The Dominion Post has been fairly measured, publishing only two of de Freitas’ pieces, but publishing a myriad of Vincent Gray’s letters (again, a strategy pushed by the ICSC). Leylan seems to get a receptive ear in the DomPost’s business section.
The Press has published very little, apart from a few letters – but it regularly quotes Leyland talking about the power industry, with some occasional stories quoting him as an NZCSC spokesman. I strongly suspect the recent Leyland piece was published by an editor standing in for Andrew Holden while he was on holiday.
Talk to the producers of some of the country’s major radio programmes and they will tell you how reluctant they are to host climate scientists because of the wall of vitriol they get from the denier camp every time they mention anything reflecting the mainstream climate science. They, too, are targets of the ICSC’s media strategy, which urges its members and associates to call in to radio shows.
Perhaps it’s time for New Zealand’s editors and producers — and indeed journalism lecturers — to read the work of former Time, Fortune and Businessweek editor/deputy editor Eric Pooley, who authored a 2009 study on climate change reporting in the US for Harvard University’s Joan Shorenstein Centre on Press and Public Policy. He looks at the “balance as bias” (or “he said she said”) syndrome in reporting on climate change — “a condition in which journalists stick to the role of stenographer, recording two sides of a debate even when the two sides are not of equal merit.”

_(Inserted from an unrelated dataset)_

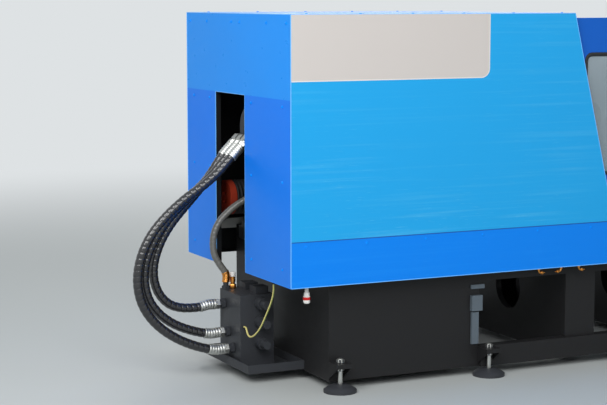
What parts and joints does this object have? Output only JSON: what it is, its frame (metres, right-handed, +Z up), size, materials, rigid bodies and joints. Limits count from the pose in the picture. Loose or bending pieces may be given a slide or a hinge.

“Notions of journalistic objectivity…shouldn’t prevent reporters from recognizing consensus and making judgments based on the best available evidence. Instead, they should help the public decide who is right and who is wrong in a debate where the stakes—our economy, our planet—could not be higher.”
Climate change reporting is not simple, but publishing outright lies by deniers is not helping anyone. Time for New Zealand’s newspaper editors to face facts, and refrain from printing lobbyists fantasies.
[Updated Jan 23 2011: ICSC removed doc link from their site; now leads to copy hosted here.]